Proponents of a Cop City in Baltimore must recognize the relationship intentionally stewarded between the police and city residents. The proposal is not only profoundly offensive but erases the steep historical context of the corruption and injustice African/Black poor working-class communities have been subject to with vocal opposition, dawning the existence of the police state. The absurdity of such notions is perpetuated when analyzing the suggestions of the Community Oversight Task Force responsible for “guiding” the morality of the BPD throughout its Consent Decree obligations. Holding this truth, it becomes clear that there is no intention of the State and its Black Misleadership Class to dismantle and repair the fundamental power imbalances between law enforcement and citizens, making this corruption possible. There is no monetary incentive there, and the ethical burden is too high. This is the message being confirmed by a Cop City proposal. Our college campuses — the only places in the city where our youth can access higher education — are not grounds for grossly underdeveloped, atomistic, violent passion projects of the neocolonialist state.
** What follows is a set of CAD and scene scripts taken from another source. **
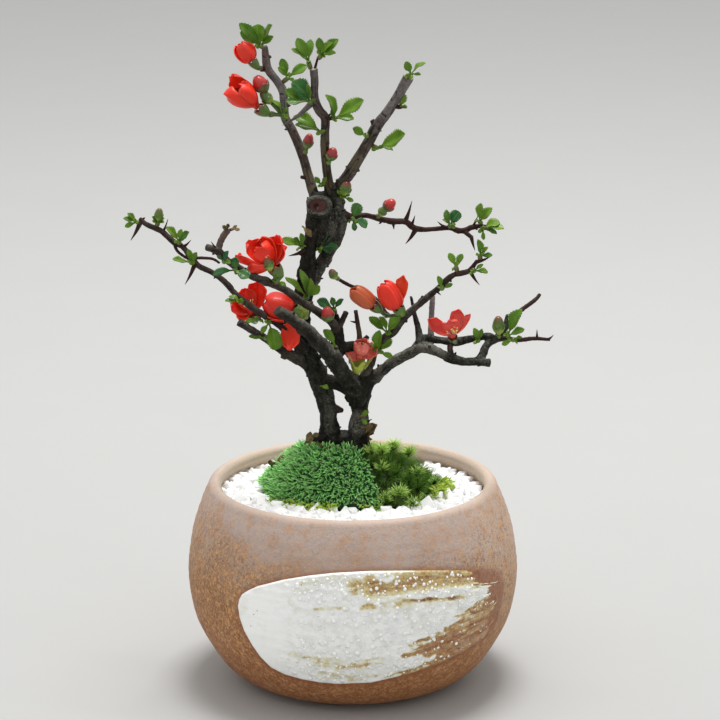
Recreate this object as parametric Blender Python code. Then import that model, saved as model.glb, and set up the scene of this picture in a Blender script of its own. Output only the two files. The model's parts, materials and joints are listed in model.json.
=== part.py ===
"""A flowering quince bonsai in a round stoneware bowl. Lengths are in millimetres until a mesh is made."""
import math
import random

import bmesh
import bpy
import numpy as np
from mathutils.bvhtree import BVHTree

MM = 0.001

# Bowl
BOWL_SIDES = 32
BOWL_OUTER = [(40.4, 0.0), (50.8, 4.0), (57.7, 10.0), (63.8, 19.0), (69.2, 31.0), (71.7, 47.0), (70.2, 64.0),
              (66.2, 78.0), (62.7, 86.4), (60.9, 88.7)]
BOWL_INNER = [(58.0, 88.9), (57.0, 86.6), (61.6, 73.0), (65.6, 56.0), (65.0, 40.0), (60.0, 25.0),
              (50.5, 13.2), (36.0, 7.2)]
DRAIN_HOLE_RADIUS = 4.5
DRAIN_HOLE_OFFSET = 14.0
GAP = 0.3

# Filling
NET_BAR = 1.6
NET_THICKNESS = 0.8
NET_REACH = 21.0
SOIL_LEVEL = 74.0
GRAVEL_LEVEL = 80.0
GRAVEL_RELIEF = 1.3
MOUND_CENTRE = (0.0, 12.0)
MOUND_HALF = (41.0, 33.0)
MOUND_RISE = 22.0
MOUND_POWER = 2.8
MOSS_DEPTH = 5.5
MOSS_SPLIT = (math.radians(-72), math.radians(80))
STUMP_CENTRE = (-3.5, 12.0)
STUMP_HALF = (11.2, 8.4)
STUMP_FOOT = 68.3

# Front view, in which every place on the tree is given: column, row, depth behind the bowl's axis
VIEW_TILT = math.radians(15.1)
VIEW_DISTANCE = 1333.0
VIEW_SCALE = 3100.0
VIEW_AIM = np.array([3.2, 0.0, 142.0])
RIGHT = np.array([1.0, 0.0, 0.0])
AHEAD = np.array([0.0, math.cos(VIEW_TILT), -math.sin(VIEW_TILT)])
UP = np.array([0.0, math.sin(VIEW_TILT), math.cos(VIEW_TILT)])
EYE = VIEW_AIM - VIEW_DISTANCE * AHEAD
WIDTH_SCALE = 0.435
CLEAR = 1.25
SPREAD_FROM = 12.0
SPREAD = 1.4

# Wood: name, sides, path of (column, row, depth, width in columns)
WOOD = [
    ("left_stem", 7, [(333, 455, 12, 26), (331, 438, 12, 20), (328, 418, 11, 18), (325, 397, 11, 20),
                      (318, 378, 10, 20), (308, 357, 9, 22), (302, 338, 9, 21), (300, 325, 9, 20),
                      (302, 300, 10, 19), (306, 280, 11, 19), (309, 251, 11, 15), (313, 232, 11, 15),
                      (316, 216, 11, 20), (319, 203, 10, 22), (320, 192, 10, 15)]),
    ("right_fork", 7, [(308, 290, 11, 12), (313, 280, 12, 14), (320, 266, 13, 13), (328, 251, 14, 15),
                       (336, 238, 14, 14), (339, 224, 13, 15), (335, 208, 12, 18), (336, 194, 11, 16),
                       (338, 186, 11, 13)]),
    ("fork_web", 6, [(327, 205, 11.5, 24), (327, 216, 12, 24), (325, 230, 12.5, 20), (322.5, 242, 13, 14),
                     (321, 250, 13, 7)]),
    ("scar", 7, [(320, 206, 11, 20), (319.5, 206, 5.5, 24), (319.5, 206, 3.8, 20), (319.5, 206, 4.6, 8)]),
    ("right_stem", 7, [(354, 455, 12, 24), (357, 440, 12, 19), (358, 428, 11, 21), (359, 416, 10.5, 16),
                       (360, 406, 10, 18), (359, 394, 9, 25), (364, 384, 8.5, 22), (370, 376, 8, 15)]),
    ("stem_nub", 5, [(326, 408, 11, 10), (336, 409, 10, 9), (343, 411, 9, 5)]),
    ("stem_bridge", 5, [(318, 378, 10, 12), (334, 383, 9, 14), (352, 389, 9, 14)]),
    ("cut_limb", 9, [(358, 394, 8, 16), (348, 381, 4, 17), (339, 368, 1, 18), (333, 358, -1, 17),
                     (322, 347, -3, 15), (307, 331, -6, 13), (291, 319, -8, 12), (277, 310.5, -10, 11.5)]),
    ("middle_stub", 6, [(336, 362, 1, 13), (338, 348, 3, 13), (338, 334, 4, 14), (337, 324, 5, 10),
                        (336, 314, 6, 6)]),
    ("middle_spur", 4, [(338, 328, 4, 7), (342, 321, 3, 6), (346, 312.5, 2, 5.5)]),
    ("broken_stub", 6, [(337, 354, 2, 10), (347, 347, 4, 11), (357, 346, 6, 10), (363, 342, 6, 8),
                        (368, 336, 7, 5)]),
    ("thin_stub", 4, [(359, 345, 6, 6), (359.4, 335, 6, 5), (357.5, 323, 7, 4.5), (355.6, 310, 8, 3.6)]),
    ("low_left", 5, [(308, 366, 8, 11), (299, 359, 6, 11), (284, 351, 4, 10), (268, 340, 2, 8.5),
                     (253, 331, 1, 8), (238.5, 322, 0, 8)]),
    ("low_left_bump", 4, [(286, 352, 4, 7), (283, 358.5, 3, 6)]),
    ("long_left", 5, [(338, 334, 4, 9), (333, 324, 2, 9), (320, 313, -1, 8.5), (299, 300, -5, 8.5),
                      (284, 289.5, -8, 8), (268, 282, -10, 8), (253, 277, -12, 7.5), (242, 270, -13, 7),
                      (225.5, 259, -15, 7), (217.5, 250.5, -16, 8), (205.6, 247, -17, 6.5)]),
    ("long_left_up", 5, [(218, 252, -16, 6), (221, 240.5, -15, 6), (227, 231, -14, 6.5), (228, 229, -14, 6)]),
    ("crown_a", 4, [(226.5, 232, -14, 3.5), (224.5, 226.5, -14, 2.6)]),
    ("crown_b", 4, [(227, 231, -14, 3.5), (236, 228, -13, 2.4)]),
    ("far_left", 5, [(304, 348, 6, 12), (295, 339, 4, 10), (284, 329, 2, 8), (273, 321, 1, 7), (262, 314, 0, 7),
                     (253, 308, 2, 6.5), (241, 299, 4, 6.5), (231.6, 289.5, 6, 6), (222.5, 280, 8, 6),
                     (213, 273, 10, 6), (199.5, 266.5, 12, 6), (192, 259, 13, 7), (183, 247, 15, 6),
                     (173.5, 242, 17, 6), (161, 231, 19, 6), (146, 224, 21, 6), (139.5, 218, 22, 4.5)]),
    ("far_twig_a", 4, [(193, 258, 13, 3.5), (204, 258, 12, 3), (213, 259, 11, 2.8), (219.5, 263, 10, 2.4)]),
    ("far_twig_b", 4, [(174.5, 243, 17, 4), (177, 250.5, 16, 3), (185, 257, 14, 3), (191, 259, 13, 4)]),
    ("top_left", 5, [(319, 203, 10, 11), (314, 194, 10.5, 10.5), (309.5, 180, 12, 10), (305, 163, 14, 9.5),
                     (299, 145.5, 16, 9.5), (292, 130, 17.5, 9), (285, 117, 19, 9), (284, 102, 20, 8.5),
                     (283, 91, 21, 9), (277, 81, 21.5, 8.5), (268, 69, 22, 8.5), (265.6, 56, 22, 8),
                     (265, 46, 21, 6)]),
    ("top_left_spur", 4, [(267, 69, 22, 5), (260.5, 69.5, 21, 4.5)]),
    ("top_left_nub", 4, [(308, 178, 12, 5), (301, 177, 11, 3)]),
    ("top_middle", 5, [(333, 205, 12, 10), (330, 195, 11.5, 10), (328.5, 182, 10, 9.5), (325, 153, 7, 9),
                       (325, 132, 5, 9), (325, 118, 4, 9), (319, 110, 3, 9), (314.6, 98, 2, 8.5),
                       (314.6, 81, 1, 8), (313.6, 68, 0, 8)]),
    ("top_middle_twig", 4, [(314, 72, 0, 3), (317.7, 58, 0, 2)]),
    ("top_middle_spur", 4, [(326, 119, 4, 5), (333, 117, 4, 4), (333, 111.5, 3, 3)]),
    ("top_right", 5, [(335, 203, 12, 13), (339, 188, 11, 12), (349, 174, 9, 12), (359, 157.5, 7, 11.5),
                      (369, 141, 5, 11), (377, 126, 3, 11), (387, 113, 1, 10.5), (399, 94.5, -1, 10),
                      (409, 76, -3, 11)]),
    ("top_right_nub", 4, [(376, 127, 3, 7), (372, 120, 3, 4.5)]),
    ("side_right", 5, [(338, 210, 12, 9), (350, 216.5, 14, 7), (366, 215.6, 17, 6), (380, 219, 20, 6),
                       (393, 221.5, 22, 7), (406, 222, 24, 6), (416, 229, 26, 6), (433, 229, 28, 5),
                       (449, 228, 29, 5.5), (462.5, 231, 30, 6), (472, 227, 31, 5.5), (482, 226, 31, 5),
                       (491, 228, 31, 4)]),
    ("side_right_fork", 4, [(464, 231, 30, 5), (471, 237, 29, 4)]),
    ("upright", 5, [(362, 382, 8, 11), (368, 369, 7, 9), (374, 353, 6, 8), (379.6, 346, 5, 8),
                    (385, 337, 4, 8), (393, 332, 3, 8), (406, 316, 2, 7.5), (423, 301, 0, 7),
                    (441, 286, -2, 6.5), (449, 278, -3, 6), (456, 274, -4, 5.5), (469, 271, -5, 5.5),
                    (477, 261, -6, 4)]),
    ("bud_twig", 4, [(404, 319, 2, 5), (395, 318, 4, 4), (386, 312.6, 6, 3.6), (378, 301, 8, 3.6),
                     (366, 292, 9, 3.6), (351, 286, 8, 3.6), (341.5, 281, 7, 3.4), (337.5, 278.5, 6.5, 3)]),
    ("right_limb", 7, [(366, 384, 8, 15), (375, 376, 8, 13), (393, 362, 7, 11.5), (408, 354, 5, 11.6),
                       (423, 347, 4, 11), (441.5, 354, 2, 9), (459, 361, 0, 9), (477, 362, -2, 8.5),
                       (490.6, 363, -3, 9)]),
    ("upper_arm", 6, [(412, 352, 5, 9), (420, 343, 5, 10), (426, 338, 5, 9), (438.6, 340, 5, 8),
                      (456, 342, 5, 8.5), (471, 339, 4, 7), (488, 336, 2, 7), (494, 339, 2, 6)]),
    ("upper_stub", 4, [(420, 342, 6, 9), (418, 328, 7, 7), (414, 312, 7.5, 4.5), (411, 296, 8, 3)]),
    ("grey_stub", 4, [(431, 340, 6, 5.5), (431, 326, 7, 4.5), (432.6, 296, 8, 3.4)]),
    ("link", 4, [(451, 342, 5, 6), (450, 349, 3.5, 5.5), (452, 357, 1, 6)]),
    ("rising_arm", 6, [(474, 362, -2, 7), (482, 357, -1, 8), (487, 345, 1, 8), (497, 338, 3, 8.5),
                       (504, 329, 4, 7), (507.5, 314, 5, 3)]),
    ("rising_twig", 4, [(503, 331, 4, 6), (511, 321, 5, 4.5), (519, 312, 6, 4.2), (535, 300, 8, 4),
                        (540, 294, 9, 3)]),
    ("far_right", 4, [(495, 339, 3, 7), (506, 338.5, 2, 5), (519, 340, 1, 4.5), (534, 338.5, 0, 4),
                      (550, 339.6, -1, 3)]),
    ("root_left", 5, [(334, 438, 12, 13), (322, 438, 9, 9), (312, 439.5, 7.5, 5)]),
    ("root_right", 5, [(357, 436, 12, 13), (368, 434, 11, 8), (374, 433, 10, 4)]),
]

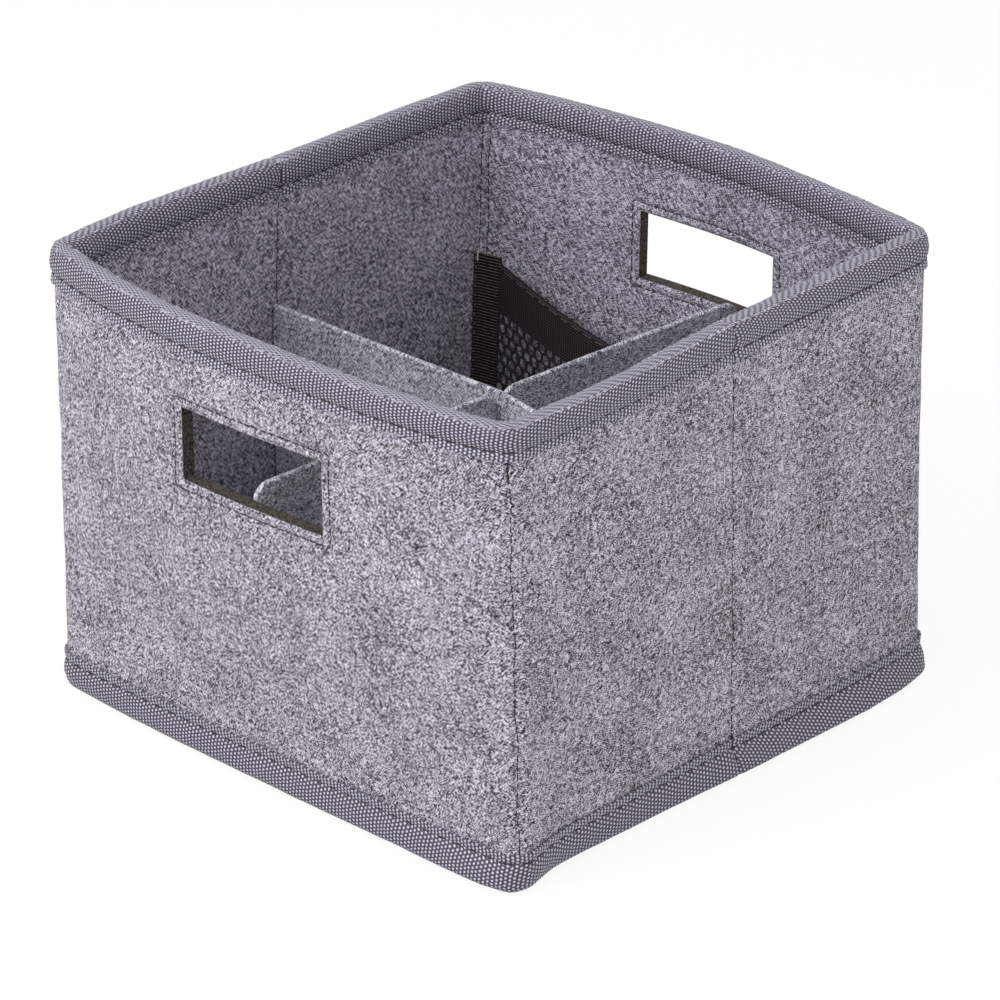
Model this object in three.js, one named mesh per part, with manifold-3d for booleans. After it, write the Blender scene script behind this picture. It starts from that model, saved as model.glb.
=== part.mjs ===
// Folding felt box with two handle walls, two creased walls, a lift-out divider set and a net pocket.
// Millimetres, +Z up. X runs along the handle walls, the front handle wall faces -Y.
// The origin is on the ground at the middle of the box.

import * as THREE from 'three';
import { mergeVertices } from 'three/addons/utils/BufferGeometryUtils.js';
import Module from 'manifold-3d';

const wasm = await Module();
wasm.setup();

// Overall size over the outer felt faces, and the height over the rim tape
const boxWidth = 300;
const boxDepth = 296;
const boxHeight = 230;

// Wall sandwich: felt, core board, felt
const feltThickness = 2;
const boardThickness = 3.4;
const layerGap = 0.3;

// Binding tape folded over the top edge and round the bottom edge
const tapeThickness = 1;
const tapeReach = 18.5;
const tapeRounding = 3;

// Handle walls bow outwards: how far at the base and at the rim, and the height of the full bow
const bowAtBase = 2;
const bowAtRim = 15;
const bowFullHeight = 150;

// Hand holes in the handle walls
const handleWidth = 89;
const handleHeight = 36;
const handleBottom = 148;

// Base sheet
const baseThickness = 2;
const baseInset = 3;

// Hinges: free room kept between folded layers, and the room beside a hinge line at rest
const foldClearance = 1;
const hingeGap = 0.3;
const creaseGap = 0.8;
const boardSetback = 3;

// Divider set, standing slightly turned in the box
const dividerThickness = 3;
const dividerHeight = 153;
const dividerClearance = 0.5;
const dividerSlotShare = 0.5;
const dividerSlotClearance = 0.4;
const dividerCornerRadius = 9;
const crossDividerDrop = 4;
const dividerCentreX = 8;
const dividerCentreY = -2.5;
const dividerYaw = -3.5 * Math.PI / 180;

// Net pocket at the back left corner
const pocketHeight = 140;
const pocketFloorGap = 1;
const netThickness = 1;
const netColumns = 14;
const netRows = 10;
const netBar = 2.4;
const elasticWidth = 26;
const elasticThickness = 1.2;
const pocketTapeWidth = 14;
const pocketTapeReturn = 6.5;
const pocketTapeThickness = 0.9;
const pocketTapeChamfer = 1.3;
const pocketTapeOverrun = 3;
const pocketEndTapeWidth = 4.4;
const pocketStandOff = 30;
const pocketStandOffPower = 1.5;
const pocketDroop = 13;
const pocketDroopPower = 2;
const pocketPeak = 0.74;
const pocketGap = 0.3;
const pocketToDivider = 2;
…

With this, there is no respect for our youth's future nor our institutions' legacy and potential. We are called to protect what is supposed to be ours.
The existence of a training facility in a predominantly African/Black poor working class community will only be used to enforce further the status quo of white power and colonial control over the lives of African and other oppressed nations of people. The solution to the issues that plague Baltimore City is not MORE police training but People(s) Centered Human Rights ensuring the needs of Baltimore City residents are met.